SINGAPORE Nov 12 Gold may ease from current
record highs but the chances of prices falling below $900 an
ounce are slim, the chief executive of Barrick Gold Corp
(ABX.TO) told the Financial Times.
"There is no reason why we should expect gold not to sell
off," the paper quoted Aaron Regent as saying. "It is a
commodity like any other." Gold XAU= shot up to another
record at $1,121.60 an ounce on Thursday as a weaker U.S.
dollar lifted the metal's appeal as an alternative investment
to currencies. Bullion has now renewed record highs for six out
of the past eight sessions. But Regent said forecasts of the
long-term gold price falling below $900 an ounce were "on the
light side", adding that bullion remained susceptible to
sell-offs despite its bullish outlook. Barrick, the world's
biggest gold producer, has said it might complete the planned
closure of its hedgebook announced last month before the end of
the 12-month window it had set, adding that it had bought back
1 million ounces of hedged gold in October. [ID:nL2208871]

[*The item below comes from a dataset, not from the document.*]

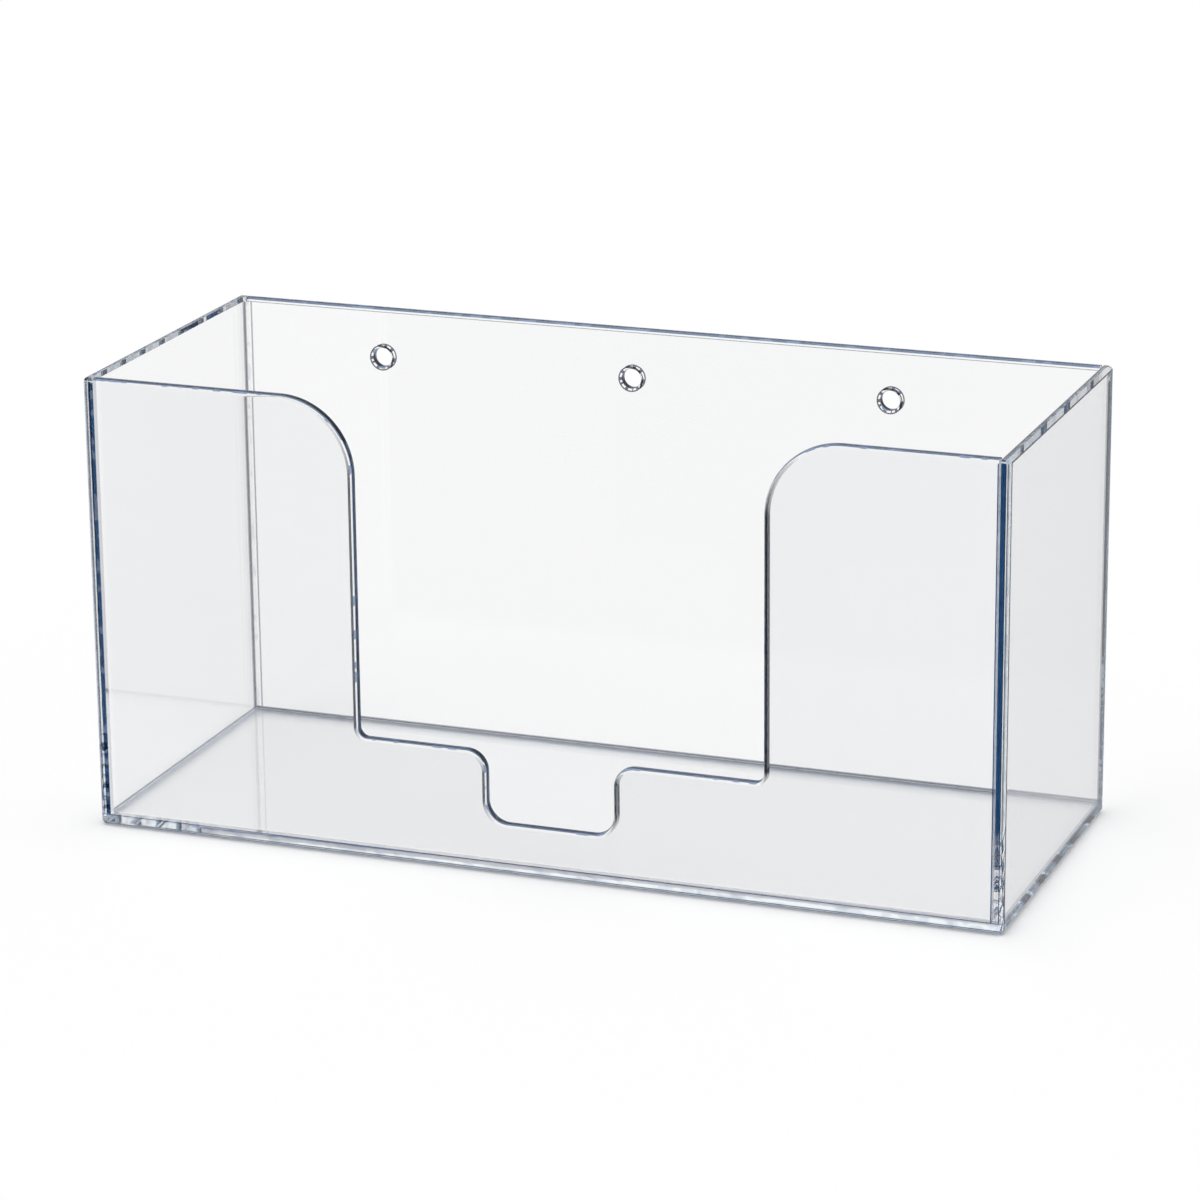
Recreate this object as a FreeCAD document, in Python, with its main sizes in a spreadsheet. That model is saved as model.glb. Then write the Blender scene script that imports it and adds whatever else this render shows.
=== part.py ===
# Wipe dispenser: an open-topped box of clear sheet with a cut-away front, screwed to a wall through its back.
# Frame: X runs along the wall, Y from the front to the wall, Z is up, and the origin lies under the middle of the base.
# Five flat sheets make it. The base lies under all four walls, the side walls run the full depth,
# and the front and back walls stand between them.

import FreeCAD, Part
import Sketcher
import os

doc = FreeCAD.newDocument("wipe_dispenser")

# Driving dimensions, in millimetres
sizes = doc.addObject("Spreadsheet::Sheet", "sizes")
driving = (
    ("overall_width", 260, "outside, along the wall"),
    ("overall_depth", 102, "outside, from the front to the wall"),
    ("overall_height", 128, "outside, from the underside to the rim"),
    ("sheet_thickness", 3.2, "all five sheets"),
    ("corner_radius", 1.4, "upright outer corners, in plan"),
    ("edge_ease", 1.2, "rounding that polishing leaves on a free edge"),
    ("opening_width", 115.4, "between the upright sides of the front opening"),
    ("opening_offset", 6.5, "middle of the opening from the middle of the box"),
    ("opening_sill", 34.2, "underside to the opening's lower edge"),
    ("opening_top_radius", 21, "where the rim turns down into the opening"),
    ("opening_bottom_radius", 2.6, "lower corners of the opening"),
    ("notch_width", 36.2, "finger notch in the sill"),
    ("notch_offset", 4.1, "middle of the notch from the middle of the box"),
    ("notch_floor", 14.2, "underside to the notch's lower edge"),
    ("notch_top_radius", 6, "where the sill turns down into the notch"),
    ("notch_bottom_radius", 6, "lower corners of the notch"),
    ("hole_count", 3, "screw holes in one row"),
    ("hole_diameter", 5.5, "clears a 5 mm screw"),
    ("hole_spacing", 76, "centre to centre"),
    ("hole_drop", 14.6, "rim to the hole centres"),
    ("hole_row_offset", -8.4, "middle of the row from the middle of the box"),
    ("hole_ease", 1, "rounding of the hole rims"),
)
for row, (alias, number, note) in enumerate(driving, start=1):
    sizes.set(f"A{row}", alias)
    sizes.set(f"B{row}", str(number))
    sizes.set(f"C{row}", note)
    sizes.setAlias(f"B{row}", alias)
doc.recompute()

# Places that more than one sheet takes its size from
HALF_WIDTH = "sizes.overall_width / 2"
HALF_DEPTH = "sizes.overall_depth / 2"
HALF_INSIDE = "(sizes.overall_width / 2 - sizes.sheet_thickness)"
WALL_HEIGHT = "(sizes.overall_height - sizes.sheet_thickness)"
THICKNESS = "sizes.sheet_thickness"
SAME_PLACE = 1e-6


def value_of(expression):
    return float(sizes.evalExpression(expression))


def new_sheet(label, x="0", y="0", z="0"):
    body = doc.addObject("PartDesign::Body", label)
    body.Label = label
    for axis, expression in (("x", x), ("y", y), ("z", z)):
        body.setExpression(f"Placement.Base.{axis}", expression)
    return body


def new_sketch(body, name, role):
    plane = next(feature for feature in body.Origin.OriginFeatures if feature.Role == role)
    sketch = body.newObject("Sketcher::SketchObject", name)
    sketch.AttachmentSupport = [(plane, "")]
    sketch.MapMode = "FlatFace"
    return sketch


def hold(sketch, kind, geometry, expression):
    # kind is DistanceX or DistanceY, from the sketch's origin to the start of that piece of geometry
    point = 3 if isinstance(sketch.Geometry[geometry], Part.Circle) else 1
    index = sketch.addConstraint(Sketcher.Constraint(kind, -1, 1, geometry, point, value_of(expression)))
    sketch.setExpression(f"Constraints[{index}]", expression)


def draw_outline(sketch, corners):
    # corners are pairs of expressions, joined by level and upright lines in turn
    count = len(corners)
    points = [FreeCAD.Vector(value_of(across), value_of(up), 0) for across, up in corners]
    for start in range(count):
        end = (start + 1) % count
        sketch.addGeometry(Part.LineSegment(points[start], points[end]), False)
    for start, (across, up) in enumerate(corners):
        end = (start + 1) % count
        level = up == corners[end][1]
        sketch.addConstraint(Sketcher.Constraint("Coincident", start, 2, end, 1))
        sketch.addConstraint(Sketcher.Constraint("Horizontal" if level else "Vertical", start))
        if level:
            hold(sketch, "DistanceY", start, up)
        else:
            hold(sketch, "DistanceX", start, across)


def draw_rectangle(sketch, left, bottom, right, top):
    draw_outline(sketch, ((left, bottom), (right, bottom), (right, top), (left, top)))


def pad_sheet(body, sketch, name):
    pad = body.newObject("PartDesign::Pad", name)
    pad.Profile = sketch
    pad.setExpression("Length", THICKNESS)
    doc.recompute()
    return pad


def cut_through(body, sketch, name):
    before = body.Shape.Volume
    pocket = body.newObject("PartDesign::Pocket", name)
    pocket.Profile = sketch
    pocket.Type = "ThroughAll"
    pocket.SideType = "Symmetric"
    doc.recompute()
    if body.Shape.Volume > before - 1:
        raise RuntimeError(f"{name} cuts nothing")
    return pocket


def on_plane(edge, axis, place):
    box = edge.BoundBox
    low, high = getattr(box, axis + "Min"), getattr(box, axis + "Max")
    return abs(low - place) < SAME_PLACE and abs(high - place) < SAME_PLACE


def along(edge, axis):
    # true for a straight edge that runs along one axis
    return all(on_plane(edge, other, edge.Vertexes[0].Point["XYZ".index(other)]) for other in "XYZ" if other != axis)


def round_edges(body, name, radius, wanted):
    base = body.Tip
    fillet = body.newObject("PartDesign::Fillet", name)
    fillet.Base = (base, [f"Edge{i}" for i, edge in enumerate(base.Shape.Edges, start=1) if wanted(edge)])
    fillet.setExpression("Radius", radius)
    doc.recompute()
    return fillet


def make_base():
    body = new_sheet("base_panel")
    sketch = new_sketch(body, "base_outline", "XY_Plane")
    draw_rectangle(sketch, "-" + HALF_WIDTH, "-" + HALF_DEPTH, HALF_WIDTH, HALF_DEPTH)
    pad_sheet(body, sketch, "base_sheet")
    round_edges(body, "base_corners", "sizes.corner_radius", lambda edge: along(edge, "Z"))
    round_edges(body, "base_underside", "sizes.edge_ease", lambda edge: on_plane(edge, "Z", 0))
    return body


def make_side(label, x, outer_face):
    # outer_face is the sheet's own x of the face that looks out of the box
    body = new_sheet(label, x=x, z=THICKNESS)
    sketch = new_sketch(body, label + "_outline", "YZ_Plane")
    draw_rectangle(sketch, "-" + HALF_DEPTH, "0", HALF_DEPTH, WALL_HEIGHT)
    pad_sheet(body, sketch, label + "_sheet")
    outside = value_of(outer_face)
    rim = value_of(WALL_HEIGHT)
    round_edges(body, label + "_corners", "sizes.corner_radius",
                lambda edge: along(edge, "Z") and on_plane(edge, "X", outside))
    round_edges(body, label + "_rim", "sizes.edge_ease", lambda edge: on_plane(edge, "Z", rim))
    return body


def make_back():
    body = new_sheet("back_panel", y=HALF_DEPTH, z=THICKNESS)
    sketch = new_sketch(body, "back_outline", "XZ_Plane")
    draw_rectangle(sketch, "-" + HALF_INSIDE, "0", HALF_INSIDE, WALL_HEIGHT)
    pad_sheet(body, sketch, "back_sheet")

    # the hole nearest the left side, repeated along the row
    row_length = "sizes.hole_spacing * (sizes.hole_count - 1)"
    first_hole = f"sizes.hole_row_offset - {row_length} / 2"
    hole_height = f"{WALL_HEIGHT} - sizes.hole_drop"
    spot = new_sketch(body, "first_hole_centre", "XZ_Plane")
    centre = FreeCAD.Vector(value_of(first_hole), value_of(hole_height), 0)
    spot.addGeometry(Part.Circle(centre, FreeCAD.Vector(0, 0, 1), value_of("sizes.hole_diameter / 2")), False)
    hold(spot, "DistanceX", 0, first_hole)
    hold(spot, "DistanceY", 0, hole_height)
    diameter = spot.addConstraint(Sketcher.Constraint("Diameter", 0, value_of("sizes.hole_diameter")))
    spot.setExpression(f"Constraints[{diameter}]", "sizes.hole_diameter")
    hole = cut_through(body, spot, "screw_hole")
    row = body.newObject("PartDesign::LinearPattern", "screw_hole_row")
    row.Originals = [hole]
    row.Direction = (spot, ["H_Axis"])
    row.setExpression("Length", row_length)
    row.setExpression("Occurrences", "sizes.hole_count")
    body.Tip = row
    doc.recompute()

    rim = value_of(WALL_HEIGHT)
    round_edges(body, "hole_rims", "sizes.hole_ease",
                lambda edge: isinstance(edge.Curve, Part.Circle))
    round_edges(body, "back_rim", "sizes.edge_ease",
                lambda edge: along(edge, "X") and on_plane(edge, "Z", rim))
    return body


def make_front():
    body = new_sheet("front_panel", y=f"{THICKNESS} - {HALF_DEPTH}", z=THICKNESS)
    sketch = new_sketch(body, "front_outline", "XZ_Plane")
    draw_rectangle(sketch, "-" + HALF_INSIDE, "0", HALF_INSIDE, WALL_HEIGHT)
    pad_sheet(body, sketch, "front_sheet")

    # the opening is open at the rim, so its outline ends above the sheet
    left = "sizes.opening_offset - sizes.opening_width / 2"
    right = "sizes.opening_offset + sizes.opening_width / 2"
    notch_left = "sizes.notch_offset - sizes.notch_width / 2"
    notch_right = "sizes.notch_offset + sizes.notch_width / 2"
    above = f"{WALL_HEIGHT} + sizes.sheet_thickness"
    sill = "sizes.opening_sill - sizes.sheet_thickness"
    notch_floor = "sizes.notch_floor - sizes.sheet_thickness"
    opening = new_sketch(body, "opening_outline", "XZ_Plane")
    draw_outline(opening, (
        (left, above), (left, sill), (notch_left, sill), (notch_left, notch_floor),
        (notch_right, notch_floor), (notch_right, sill), (right, sill), (right, above),
    ))
    cut_through(body, opening, "opening")

    def corner_of(sides, level):
        places = [value_of(side) for side in sides]
        height = value_of(level)
        return lambda edge: (along(edge, "Y") and on_plane(edge, "Z", height)
                             and any(on_plane(edge, "X", place) for place in places))

    for name, radius, sides, level in (
        ("rim_corners", "sizes.opening_top_radius", (left, right), WALL_HEIGHT),
        ("opening_corners", "sizes.opening_bottom_radius", (left, right), sill),
        ("notch_shoulders", "sizes.notch_top_radius", (notch_left, notch_right), sill),
        ("notch_corners", "sizes.notch_bottom_radius", (notch_left, notch_right), notch_floor),
    ):
        round_edges(body, name, radius, corner_of(sides, level))

    end = value_of(HALF_INSIDE)

    def on_free_rim(edge):
        on_face = on_plane(edge, "Y", 0) or on_plane(edge, "Y", -value_of(THICKNESS))
        cemented = on_plane(edge, "Z", 0) or on_plane(edge, "X", end) or on_plane(edge, "X", -end)
        return on_face and not cemented

    round_edges(body, "front_rim", "sizes.edge_ease", on_free_rim)
    return body


panels = [
    make_base(),
    make_side("left_side_panel", "-" + HALF_WIDTH, "0"),
    make_side("right_side_panel", f"{HALF_WIDTH} - {THICKNESS}", THICKNESS),
    make_back(),
    make_front(),
]
doc.recompute()

for item in doc.Objects:
    if "Invalid" in item.State or "Error" in item.State:
        raise RuntimeError(f"{item.Name} failed: {item.State}")
for panel in panels:
    if panel.Shape.isNull() or not panel.Shape.isValid() or len(panel.Shape.Solids) != 1:
        raise RuntimeError(f"{panel.Label} is not one valid solid")

os.makedirs("parts", exist_ok=True)
for panel in panels:
    panel.Shape.exportStep(f"parts/{panel.Label}.step")
    box = panel.Shape.optimalBoundingBox(False)
    print(f"{panel.Label}: {panel.Shape.Volume / 1000:.2f} cm3, "
          f"x {box.XMin:.2f} to {box.XMax:.2f}, y {box.YMin:.2f} to {box.YMax:.2f}, z {box.ZMin:.2f} to {box.ZMax:.2f}")
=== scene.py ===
from math import acos, atan2, cos, degrees, hypot, pi, radians, sin

import bmesh
import bpy
from mathutils import Matrix, Vector


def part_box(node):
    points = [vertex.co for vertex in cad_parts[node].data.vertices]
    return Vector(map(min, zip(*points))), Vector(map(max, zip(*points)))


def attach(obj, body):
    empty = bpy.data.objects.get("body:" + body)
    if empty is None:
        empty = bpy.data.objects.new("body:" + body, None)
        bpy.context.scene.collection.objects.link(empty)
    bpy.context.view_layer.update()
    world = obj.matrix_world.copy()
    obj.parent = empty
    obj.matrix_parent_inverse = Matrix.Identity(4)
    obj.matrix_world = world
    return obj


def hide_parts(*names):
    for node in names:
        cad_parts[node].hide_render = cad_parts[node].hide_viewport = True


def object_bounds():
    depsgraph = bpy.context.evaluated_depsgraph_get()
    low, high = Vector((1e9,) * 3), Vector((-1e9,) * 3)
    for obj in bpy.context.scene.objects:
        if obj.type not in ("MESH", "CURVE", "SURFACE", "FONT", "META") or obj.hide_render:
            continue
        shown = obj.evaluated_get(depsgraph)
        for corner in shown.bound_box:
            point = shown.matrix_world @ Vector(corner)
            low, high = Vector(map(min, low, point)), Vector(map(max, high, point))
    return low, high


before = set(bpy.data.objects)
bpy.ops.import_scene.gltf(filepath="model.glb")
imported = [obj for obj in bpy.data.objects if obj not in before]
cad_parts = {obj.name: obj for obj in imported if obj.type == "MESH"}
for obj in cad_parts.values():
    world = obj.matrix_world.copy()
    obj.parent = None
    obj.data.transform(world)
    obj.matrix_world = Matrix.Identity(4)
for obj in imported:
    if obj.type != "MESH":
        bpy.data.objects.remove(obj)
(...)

Hedging allows producers to lock in prices for future
output, but the strategy can backfire if prices rise
"We would have had to do this now or later," Regent told
the FT, referring to the buyback.
With gold prices rising towards $1,000 an ounce, Barrick's
hedge book had become a negative focus for investors. "They
were not going to buy Barrick stock," he said.
The paper gave no further details.
The Daily Telegraph quoted Regent as saying that global
output has been falling by roughly 1 million ounces a year
since the start of the decade. In addition, total mine supply
has dropped by 10 percent as ore quality erodes.
"There is a strong case to be made that we are already at
'peak gold'," Regent told the paper, referring to production.
Barrick sees the potential for record margins in the fourth
quarter as gold prices hit new peaks and costs are stable or
lower, its chief financial officer said on Wednesday.